Every Sunday, as we celebrate the Eucharist and listen to these words of Jesus, we say to Him: Amen, thank you, I wish these words to illuminate my life. Help me to make them true in me.
Fr. Antonio Villarino
Roma

Jesus’ secret

A commentary on Mk 9, 30-37 (XXV Sunday O.T., September 20th 2015)

jesus

Mark, the gospel we continue to read every Sunday of Ordinary Time, presents Jesus as an itinerant prophet who walks from village to village and from town to town preaching to the crowds and performing liberating actions as signs of God’s love towards the poor, the sick and the sinners.
But, from time to time, Mark says that Jesus “did not wish people knew He was there”. In those times of public silence, Jesus would “instruct his disciples”, given them some teachings that many (even the intimate ones) were not able to understand.

In today’s Reading Jesus announces, for the second time, his “secret”, that is, “that the Son of Man is going to be given up in the hands of men, but on the third day He will rise”.

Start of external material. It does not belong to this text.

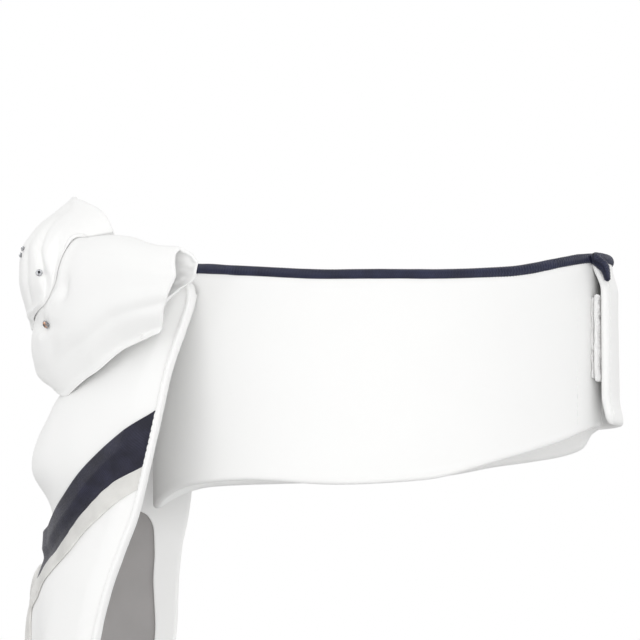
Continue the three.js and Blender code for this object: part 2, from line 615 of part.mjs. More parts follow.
// A cut crystal with a flat back, a girdle and a table, on a seat that faces along its normal.
function buildCrystal(row) {
  const outline = CRYSTAL_PROFILE.map((point) => new THREE.Vector2(...point).multiplyScalar(row.radius));
  const geometry = new THREE.LatheGeometry(outline, CRYSTAL_FACETS);
  geometry.rotateX(Math.PI / 2);
  const seat = (a, b) => {
    if (row.on === "puff") return puffPoint(row.side + a, row.up + b, 0);
    return lobePoint(row.on === "left" ? 1 : -1, row.at + a, row.turn + 60 * b, 0);
  };
  const e = 0.02;
  const normal = seat(e, 0).sub(seat(-e, 0)).cross(seat(0, e).sub(seat(0, -e))).normalize();
  if (normal.y > 0) normal.negate();
  const mesh = new THREE.Mesh(geometry, row.name === "crystal_d" ? COPPER : CRYSTAL);
  mesh.name = row.name;
  mesh.position.copy(seat(0, 0)).addScaledVector(normal, row.on === "puff" ? SEAM : DIMPLE_SEAM);
  mesh.quaternion.setFromUnitVectors(UP, normal);
  group.add(mesh);
}

buildBand();
buildPiping();
buildTape("loop_tape", LOOP_TAPE);
buildTape("hook_tape", HOOK_TAPE);
buildBacking();
buildUpperPanel();
buildArm(1, "left");
buildArm(-1, "right");
buildBinding();
buildLobe(1, "left");
buildLobe(-1, "right");
buildPuff();
CRYSTALS.forEach(buildCrystal);

export default group;
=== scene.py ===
import functools
import math
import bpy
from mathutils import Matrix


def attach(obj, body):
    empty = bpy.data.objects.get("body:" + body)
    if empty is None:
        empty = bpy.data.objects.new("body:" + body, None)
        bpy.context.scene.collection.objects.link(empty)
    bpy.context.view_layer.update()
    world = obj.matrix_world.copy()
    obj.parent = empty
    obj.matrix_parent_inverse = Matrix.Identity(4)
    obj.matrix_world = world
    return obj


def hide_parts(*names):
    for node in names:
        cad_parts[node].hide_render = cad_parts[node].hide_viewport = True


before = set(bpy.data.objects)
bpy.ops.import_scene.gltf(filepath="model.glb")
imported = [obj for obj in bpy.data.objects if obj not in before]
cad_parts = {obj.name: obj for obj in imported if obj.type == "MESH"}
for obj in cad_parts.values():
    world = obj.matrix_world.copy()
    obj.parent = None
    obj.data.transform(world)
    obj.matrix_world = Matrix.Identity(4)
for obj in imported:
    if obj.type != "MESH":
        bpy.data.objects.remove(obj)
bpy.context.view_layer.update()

from types import SimpleNamespace as Sizes

import bpy
import numpy as np
from mathutils import Vector
from mathutils.bvhtree import BVHTree

bl_info = {
    "name": "Ready-tied stock cravat",
    "version": (1, 0, 0),
    "blender": (4, 5, 0),
    "location": "View3D > Sidebar > Stock",
    "description": "Dresses a stock cravat: collar band, knot with crystals, and a bib with a V band",
    "category": "Add Mesh",
}

# Tables are in millimetres and degrees, in the part's frame: front -Y, the wearer's left +X, up +Z.
MM = 0.001
BODY = "root"
SIDES = ((1, "left"), (-1, "right"))

# Any large numbers that don't divide each other make a good hash for the noise.
HASH_STEPS = np.array([12.9898, 78.233, 37.719])
HASH_SEED = 4.1414
HASH_SPREAD = 43758.5453


def curve(x, y):
    """A smooth curve through points in order. It never overshoots them, and runs on straight past them."""
    rise = np.diff(y) / np.diff(x)
    before, after = rise[:-1], rise[1:]
    product = before * after
    both = np.where(product > 0, before + after, 1)
    slope = np.concatenate([rise[:1], np.where(product > 0, 2 * product / both, 0), rise[-1:]])

    def at(value):
        value = np.asarray(value, float)
        i = np.clip(np.searchsorted(x, value, side="right") - 1, 0, len(x) - 2)
        span = x[i + 1] - x[i]
        t = np.clip((value - x[i]) / span, 0, 1)
        start = (1 + 2 * t) * (1 - t) ** 2 * y[i] + t * (1 - t) ** 2 * span * slope[i]
        end = t * t * (3 - 2 * t) * y[i + 1] - t * t * (1 - t) * span * slope[i + 1]
        past = np.where(value < x[0], slope[0] * (value - x[0]), 0)
        past = past + np.where(value > x[-1], slope[-1] * (value - x[-1]), 0)
        return start + end + past

    return at


def table(names, *rows):
    """Smooth curves through a table's named columns, by its first column."""
    keys = names.split()
    values = np.array(rows, float)
    columns = {key: curve(values[:, 0], values[:, i + 1]) for i, key in enumerate(keys[1:])}
    return Sizes(**columns)


def rows(names, *values):
    """A list of records with named fields."""
    keys = names.split()
    return [Sizes(**dict(zip(keys, row))) for row in values]


def lerp(a, b, t):
    return a + (b - a) * t


def smoothstep(x, low, high):
    t = np.clip((np.asarray(x, float) - low) / (high - low), 0, 1)
    return t * t * (3 - 2 * t)


def bell(x, middle, width):
    return np.exp(-(((x - middle) / width) ** 2))


def unit(v):
    return v / np.maximum(np.linalg.norm(v, axis=-1, keepdims=True), 1e-12)


def in_row(start, end, count):
    return np.linspace(start, end, count)[None, :]


def in_column(start, end, count):
    return np.linspace(start, end, count)[:, None]


def points_at(*coordinates):
    """Points from their coordinates, each a number or a grid."""
    return np.stack(np.broadcast_arrays(*coordinates), axis=-1)


def lengths(path):
    """How far along a path each of its points lies."""
    return np.concatenate([[0], np.cumsum(np.linalg.norm(np.diff(path, axis=0), axis=1))])


def lumps(points, size, seed):
    """Smooth noise from -1 to 1 at points in millimetres, with lumps of about this size."""
    p = np.asarray(points, float) / size
    cell = np.floor(p)
    t = smoothstep(p - cell, 0, 1)
    total = 0
    for corner in np.ndindex(2, 2, 2):
        hashed = np.sin((cell + corner) @ HASH_STEPS + HASH_SEED * seed) * HASH_SPREAD
        value = 2 * (hashed - np.floor(hashed)) - 1
        total = total + value * np.prod(np.where(corner, t, 1 - t), axis=-1)
    return total


def rumple(points, *layers):
    """Smooth noise in layers, each a height, a size and a seed."""
    return sum(height * lumps(points, size, seed) for height, size, seed in layers)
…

We have heard so many times these words that they no longer impress us, though we do not understand its meaning, as it happened with the apostles: They understood nothing till they passed through the experience of His death and resurrections.
In fact, Jesus is not a brilliant but superficial prophet. Rather, He confronts death and wins over it, thanks to His radical trust in the Father. This is His great Secret. And this is the secret of many of His best disciples, who are able to confront death trusting totally in God’s secure love.

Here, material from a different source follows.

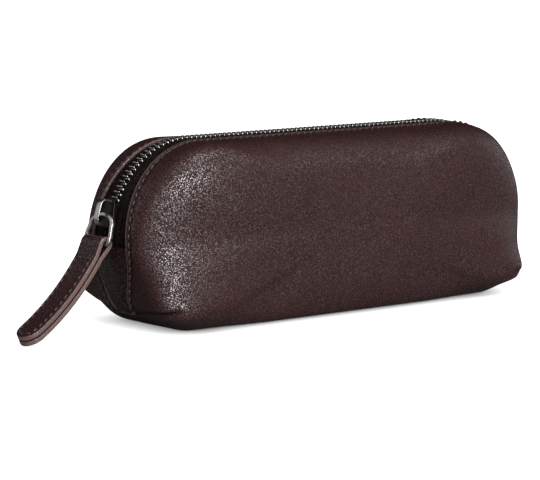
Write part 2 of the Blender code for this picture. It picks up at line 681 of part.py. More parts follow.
def make_pull_loop(parent):
    """Wire loop that swings on the bridge."""
    route = loop_route()
    before, after = np.roll(route, 1, axis=0), np.roll(route, -1, axis=0)
    along = after - before
    along /= np.linalg.norm(along, axis=1)[:, None]
    rings = []
    for (y, z), (along_y, along_z) in zip(route, along):
        ring = []
        for turn in np.linspace(0, 2 * pi, WIRE_SIDES, endpoint=False):
            beside, out = WIRE / 2 * cos(turn), WIRE / 2 * sin(turn)
            ring.append((out, y - along_z * beside, z + along_y * beside))
        rings.append(ring)
    loop = loft("pull_loop", rings, finish("pull_gunmetal", (0.24, 0.23, 0.225), 0.18, 1.0), closed=True)
    carried(loop, parent, SLIDER_FRAME, LOOP_FRAME)
    return loop


def strap_place(along, beside):
    """Points (x, z) in the strap's frame, beside its middle line, which bends as it goes down."""
    bend = (STRAP_LEAN_TIP - STRAP_LEAN_TOP) / STRAP_LENGTH
    lean = STRAP_LEAN_TOP + bend * along
    x = (np.cos(lean) - cos(STRAP_LEAN_TOP)) / bend - beside * np.cos(lean)
    z = (sin(STRAP_LEAN_TOP) - np.sin(lean)) / bend + beside * np.sin(lean)
    return np.stack([x, z], axis=1)


def make_pull_strap(parent):
    """Leather strip folded over the pull bar, its two plies stitched together, with a round tip."""
    half_width = STRAP_WIDTH / 2
    eye = WIRE / 2 + CLEARANCE + PLY / 2
    ply = (PLY + PLY_GAP) / 2
    leave = asin(eye / hypot(STRAP_JOIN, ply)) - atan2(ply, STRAP_JOIN)
    tip = np.linspace(STRAP_TIP_TURN, 0, STRAP_TIP_STEPS + 1)
    tip_along = STRAP_LENGTH - half_width + half_width * np.sin(tip)
    run_along = np.linspace(STRAP_LENGTH - half_width, STRAP_JOIN, STRAP_RUN_STEPS + 1)[1:]
    down = np.concatenate([tip_along, run_along])
    widths = np.concatenate([half_width * np.cos(tip), run_along * 0 + half_width])
    turns = np.linspace(leave, -pi - leave, STRAP_EYE_STEPS + 1)
    along = np.concatenate([down, eye * np.sin(turns), down[::-1]])
    beside = np.concatenate([down * 0 + ply, eye * np.cos(turns), down * 0 - ply])
    widths = np.concatenate([widths, turns * 0 + half_width, widths[::-1]])
    route = strap_place(along, beside)
    steps = np.diff(route, axis=0)
    steps /= np.linalg.norm(steps, axis=1)[:, None]
    facing = np.concatenate([steps[:1], steps[:-1] + steps[1:], steps[-1:]])
    facing /= np.linalg.norm(facing, axis=1)[:, None]
    drift = -STRAP_SIDE * np.clip(along / STRAP_LENGTH, 0, 1) ** STRAP_SIDE_POWER
    rings = []
    for (x, z), (way_x, way_z), width, y in zip(route, facing, widths, drift):
        rings.append([(x - way_z * face * PLY / 2, y + hand * width, z + way_x * face * PLY / 2)
                      for face, hand in ((1, 1), (1, -1), (-1, -1), (-1, 1))])
    strap = loft("pull_strap", rings, finish("strap_leather", (0.055, 0.027, 0.026), 0.45))
    carried(strap, parent, LOOP_FRAME, STRAP_FRAME)
    return strap


def make_slider_and_pull():
    """The slider on its axis, then what hangs from it."""
    axis = bpy.data.objects.new("slider_travel_axis", None)
    bpy.context.scene.collection.objects.link(axis)
    axis.matrix_basis = SLIDER_TRAVEL
    body = make_slider_body(axis)
    make_slider_bridge(axis)
    loop = make_pull_loop(body)
    make_pull_strap(loop)


make_body_leather()
make_body_lining()
make_tape("front_tape", -1)
make_tape("rear_tape", 1)
make_end_tab("near_end_tab", far=False)
make_end_tab("far_end_tab", far=True)
make_teeth("front_teeth", -1, 0)
make_teeth("rear_teeth", 1, PITCH / 2)
make_stops()
make_slider_and_pull()
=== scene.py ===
from math import asin, atan2, cos, hypot, pi, radians, sin, sqrt
import bmesh
import bpy
import numpy as np
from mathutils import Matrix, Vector


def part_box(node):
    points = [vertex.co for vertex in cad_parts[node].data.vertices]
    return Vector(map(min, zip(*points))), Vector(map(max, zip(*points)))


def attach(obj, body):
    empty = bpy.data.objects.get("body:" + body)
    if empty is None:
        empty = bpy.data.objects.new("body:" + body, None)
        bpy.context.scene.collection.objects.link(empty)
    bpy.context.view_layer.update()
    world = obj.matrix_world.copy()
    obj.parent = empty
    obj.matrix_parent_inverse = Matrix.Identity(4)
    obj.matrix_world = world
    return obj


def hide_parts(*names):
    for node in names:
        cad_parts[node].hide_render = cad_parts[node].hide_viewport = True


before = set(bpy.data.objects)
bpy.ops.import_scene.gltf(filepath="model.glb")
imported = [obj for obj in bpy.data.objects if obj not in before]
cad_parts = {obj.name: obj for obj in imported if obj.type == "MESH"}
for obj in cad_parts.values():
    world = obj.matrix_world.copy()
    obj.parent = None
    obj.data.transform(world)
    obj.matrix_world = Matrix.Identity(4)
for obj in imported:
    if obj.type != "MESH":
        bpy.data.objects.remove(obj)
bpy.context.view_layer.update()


# Leather body. One piece of dark brown, fine-grained cowhide wraps from the front edge under the base
# to the rear edge. Four darts, sewn from the inside, box its lower corners, and both edges along the
# zip are rounded and stitched down on the tapes.

LENGTH = 0.200
HEIGHT = float(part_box("body_leather")[1][2])
DEPTH = 0.058
LEATHER = 0.0015
END_RADIUS = 0.54 * HEIGHT       # round of each end, seen from the front
END_CENTRE = 0.47 * HEIGHT       # height of its centre
KEEL_RADIUS = 0.25 * HEIGHT
BELLY = 0.50 * HEIGHT            # height at which front and rear are fullest
SHOULDER = radians(57.5)         # where the end's round gives way to the shoulder's
ZIP_END = radians(-45.5)         # where the zip stops on the end's round
MOUTH_TOP = 0.0148
MOUTH_WIDEST = 0.0210
MOUTH_LOW = 0.0096
MARGIN = 0.0030                  # leather that lies flat on the tape
BASE_FLAT = 0.016                # half width of the flat base
FULLNESS_X = 0.040               # place from which the section's changes are counted as directions
STITCH_INSET = 0.0024            # seam line, from the leather edge
CORNERS = {-1: (0.0071, 0.0066, 0.0032),   # push, height and drop of the front corners
           1: (0.0055, 0.0136, 0.0050)}    # and of the rear ones
CORNER_RISE = 0.0090
END_PUSH = 0.0032                # between two corners
END_HEIGHT = 0.0071
END_RISE = 0.0086
END_DROP = 0.0045
PUSH_ANGLE = radians(30)
CORNER_FADE = (0.35, 0.55)       # start and width of the corners' push, as a share of the half depth
CORNER_FADE_X = (0.35, 0.45)     # and of the half length
END_FADE_X = (0.60, 0.25)        # the same for the push between two corners
ROLL = {-1: 0.0017, 1: 0.0023}   # how far each half rolls down from its edge, within ROLL_WAY
ROLL_WAY = 0.0022
ROLL_FADE = (0.008, 0.020)       # start and width of its fade across
ROLL_FADE_X = (0.050, 0.030)     # and along the pouch, towards the far end
ROLL_FADE_END = 0.030            # and towards the zip's ends
SHORT_WAVE = 0.00030             # heights of the slow waves
LONG_WAVE = 0.00035
SEAM_DEPTH = 0.00025
SEAM_WIDTH = 0.00045
HOLLOW = 0.0014                  # dent of the flap over each dart, at HOLLOW_AT and HOLLOW_SIZE wide
HOLLOW_AT = (0.099, 0.0185, 0.017)
HOLLOW_SIZE = (0.012, 0.0085, 0.013)
DEEPEST = 0.0012                 # of all dents together
DART_DEPTH = 0.0008
DART_WIDTH = 0.0008
DART_STEP = 0.0006               # how far the underside sets in at the dart
DART_FADE = 0.005                # how far under the dart it does
DART_RISE = 0.0024               # of the dart's bow, over the zip's end
DART_BOW = 0.75 * pi             # part of a sine that the bow shows
DART_TURN = 0.90                 # of the way to the fullest point, as rows_across counts it
ROUND_POINTS = 40                # points on each round of the outline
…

I remember, for example, St. Maximilian Kolbe, who, during the Second World War, offered himself to be assassinated in place of a father with children; Or I remember St Daniel Comboni, who, at the age of fifty, destroyed by sicknesses and enormous difficulties, while he feels he is dying, he says: “I die, but the project (of Africa’s salvation) will not die. Very few really believed that at the time, but he was right.

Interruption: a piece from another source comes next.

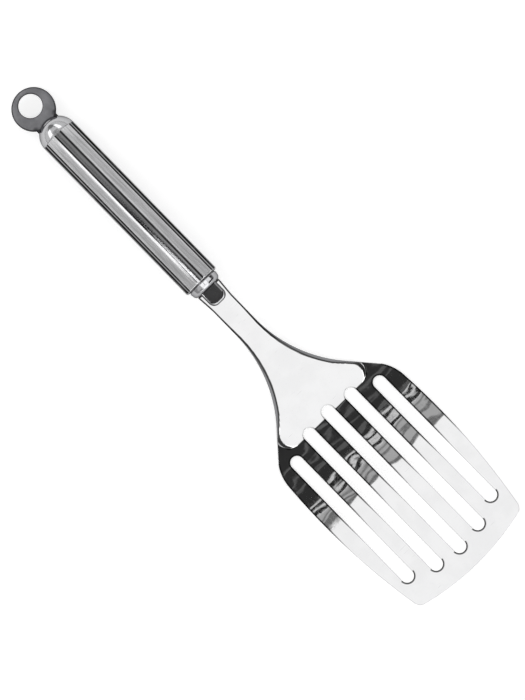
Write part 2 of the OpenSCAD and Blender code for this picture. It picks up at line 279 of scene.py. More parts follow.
class SheetForm:
    """Side view and outline of the pressed sheet, in millimetres along the handle's axis."""

    def __init__(self):
        scene = bpy.context.scene
        h, s = Millimetres(scene.spatula_handle), Millimetres(scene.spatula_head)
        self.handle, self.head, self.shade_and_waves = h, s, Millimetres(scene.spatula_wear)
        self.lay_out_side(h, s)
        self.lay_out_outline(s)
        self.find_resting_place(h, s)

    def lay_out_side(self, h, s):
        """Side view: level tang, bend at the collar, sloping neck, heel and rising blade."""
        self.face_x = h.tube_l + h.collar_l
        self.tang_end_x = self.face_x - h.tang_l
        self.tip_x = self.face_x + s.head_l
        self.bend_r = s.neck_bend_r + s.sheet_t
        bend_run = self.bend_r * math.tan(s.neck_slope / 2)
        self.bend_x = self.face_x + bend_run
        self.heel_x = self.face_x + s.neck_l
        self.heel_z = -(self.heel_x - self.bend_x) * math.tan(s.neck_slope)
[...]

It’s in this line of thought that we can read the second part of todays’ gospel: “If someone wants to be the first one, let him become the servant of all”. We have read this sentence also many times and we do not really believe in it. Also this is a secret that not many understand. We all wish to be important, to be considered as the best ones; we are afraid to be despised, not taken into consideration. We feel certain “anguish” and a need to be the first ones. But Jesus says that to reach the first place we have to accept to be the last one. In my own words, I understand Jesus message in this way: “Be calm, relax, look at this little child, be grateful, think first of the God’s Kingdom and of its Justice, give out with generosity… and you will receive plenty”. It seems to me that, deep in our heart, we all feel the truthfulness of Jesus’ teaching, but we do not trust enough.
Let ask the Lord, in the Eucharist, to open our hearts, so that we can understand his “secret” and be ready to be the last ones, the servants, ready even to die to ourselves trusting in God as Jesus, Kolbe, Comboni and many others did.